══ SOURCE EXCERPT

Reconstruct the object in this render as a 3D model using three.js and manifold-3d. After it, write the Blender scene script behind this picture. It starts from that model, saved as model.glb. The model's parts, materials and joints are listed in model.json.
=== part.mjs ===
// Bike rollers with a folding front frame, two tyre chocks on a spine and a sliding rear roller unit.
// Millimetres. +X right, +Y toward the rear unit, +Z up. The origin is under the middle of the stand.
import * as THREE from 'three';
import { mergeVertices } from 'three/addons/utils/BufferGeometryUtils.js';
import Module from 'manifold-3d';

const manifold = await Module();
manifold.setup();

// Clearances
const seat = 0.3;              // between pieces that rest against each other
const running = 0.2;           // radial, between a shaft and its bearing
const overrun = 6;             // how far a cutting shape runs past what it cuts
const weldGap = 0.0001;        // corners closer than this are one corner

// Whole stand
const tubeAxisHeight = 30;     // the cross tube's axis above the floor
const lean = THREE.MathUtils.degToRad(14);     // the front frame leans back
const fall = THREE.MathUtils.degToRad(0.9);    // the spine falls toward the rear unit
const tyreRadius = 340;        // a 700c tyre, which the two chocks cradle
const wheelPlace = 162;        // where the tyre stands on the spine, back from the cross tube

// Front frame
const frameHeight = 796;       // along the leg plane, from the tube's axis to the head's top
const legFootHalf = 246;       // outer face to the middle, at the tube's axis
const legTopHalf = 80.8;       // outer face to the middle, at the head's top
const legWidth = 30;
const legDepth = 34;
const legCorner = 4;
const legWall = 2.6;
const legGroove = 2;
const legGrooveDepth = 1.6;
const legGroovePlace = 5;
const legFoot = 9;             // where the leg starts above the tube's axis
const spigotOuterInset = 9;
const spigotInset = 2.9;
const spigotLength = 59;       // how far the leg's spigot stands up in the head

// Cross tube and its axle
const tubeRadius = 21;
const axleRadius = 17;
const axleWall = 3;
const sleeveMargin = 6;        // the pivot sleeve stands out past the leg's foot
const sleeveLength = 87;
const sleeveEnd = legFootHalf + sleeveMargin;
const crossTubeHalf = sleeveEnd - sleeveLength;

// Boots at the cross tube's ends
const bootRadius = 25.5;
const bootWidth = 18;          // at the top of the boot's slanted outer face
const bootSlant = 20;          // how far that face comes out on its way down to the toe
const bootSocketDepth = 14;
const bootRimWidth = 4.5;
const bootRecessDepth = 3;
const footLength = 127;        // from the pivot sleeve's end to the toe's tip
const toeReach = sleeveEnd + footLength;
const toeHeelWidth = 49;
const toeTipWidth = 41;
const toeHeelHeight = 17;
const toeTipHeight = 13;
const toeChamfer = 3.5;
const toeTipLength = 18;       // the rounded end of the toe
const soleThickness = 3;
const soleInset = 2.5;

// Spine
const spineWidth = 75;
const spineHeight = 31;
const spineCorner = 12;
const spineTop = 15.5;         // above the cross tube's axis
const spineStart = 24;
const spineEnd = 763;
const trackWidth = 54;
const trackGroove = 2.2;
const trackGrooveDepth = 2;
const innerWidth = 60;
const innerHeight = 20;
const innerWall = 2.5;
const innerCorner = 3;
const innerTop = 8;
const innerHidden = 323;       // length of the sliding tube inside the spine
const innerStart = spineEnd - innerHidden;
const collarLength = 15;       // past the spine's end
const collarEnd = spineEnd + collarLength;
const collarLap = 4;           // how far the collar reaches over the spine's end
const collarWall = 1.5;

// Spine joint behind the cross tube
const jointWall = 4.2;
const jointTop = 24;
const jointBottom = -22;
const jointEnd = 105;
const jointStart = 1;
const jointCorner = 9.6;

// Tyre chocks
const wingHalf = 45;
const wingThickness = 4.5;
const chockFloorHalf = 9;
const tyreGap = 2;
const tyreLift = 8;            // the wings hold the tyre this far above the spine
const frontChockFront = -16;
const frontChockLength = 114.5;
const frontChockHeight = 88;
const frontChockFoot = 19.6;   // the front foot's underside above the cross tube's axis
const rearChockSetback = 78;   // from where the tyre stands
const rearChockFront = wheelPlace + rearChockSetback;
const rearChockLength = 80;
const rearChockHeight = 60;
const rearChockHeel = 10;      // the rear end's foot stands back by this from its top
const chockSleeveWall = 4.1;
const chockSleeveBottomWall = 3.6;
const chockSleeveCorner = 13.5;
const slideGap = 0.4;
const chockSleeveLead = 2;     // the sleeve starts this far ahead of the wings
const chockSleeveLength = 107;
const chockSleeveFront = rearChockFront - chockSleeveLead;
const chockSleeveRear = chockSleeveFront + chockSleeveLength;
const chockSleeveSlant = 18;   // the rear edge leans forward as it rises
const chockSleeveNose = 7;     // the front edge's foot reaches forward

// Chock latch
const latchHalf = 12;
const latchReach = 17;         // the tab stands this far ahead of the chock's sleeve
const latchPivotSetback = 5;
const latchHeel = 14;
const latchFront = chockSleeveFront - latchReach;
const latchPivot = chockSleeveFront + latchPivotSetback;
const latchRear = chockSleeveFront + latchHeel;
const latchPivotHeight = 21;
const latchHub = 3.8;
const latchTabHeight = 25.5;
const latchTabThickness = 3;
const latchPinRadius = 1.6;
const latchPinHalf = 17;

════

SHORT TASK: Quote only the stretch of lines that starts the data above and ends with the line containing "manifold.setup();", both included.

COMPLETE RESPONSE:
Reconstruct the object in this render as a 3D model using three.js and manifold-3d. After it, write the Blender scene script behind this picture. It starts from that model, saved as model.glb. The model's parts, materials and joints are listed in model.json.
=== part.mjs ===
// Bike rollers with a folding front frame, two tyre chocks on a spine and a sliding rear roller unit.
// Millimetres. +X right, +Y toward the rear unit, +Z up. The origin is under the middle of the stand.
import * as THREE from 'three';
import { mergeVertices } from 'three/addons/utils/BufferGeometryUtils.js';
import Module from 'manifold-3d';

const manifold = await Module();
manifold.setup();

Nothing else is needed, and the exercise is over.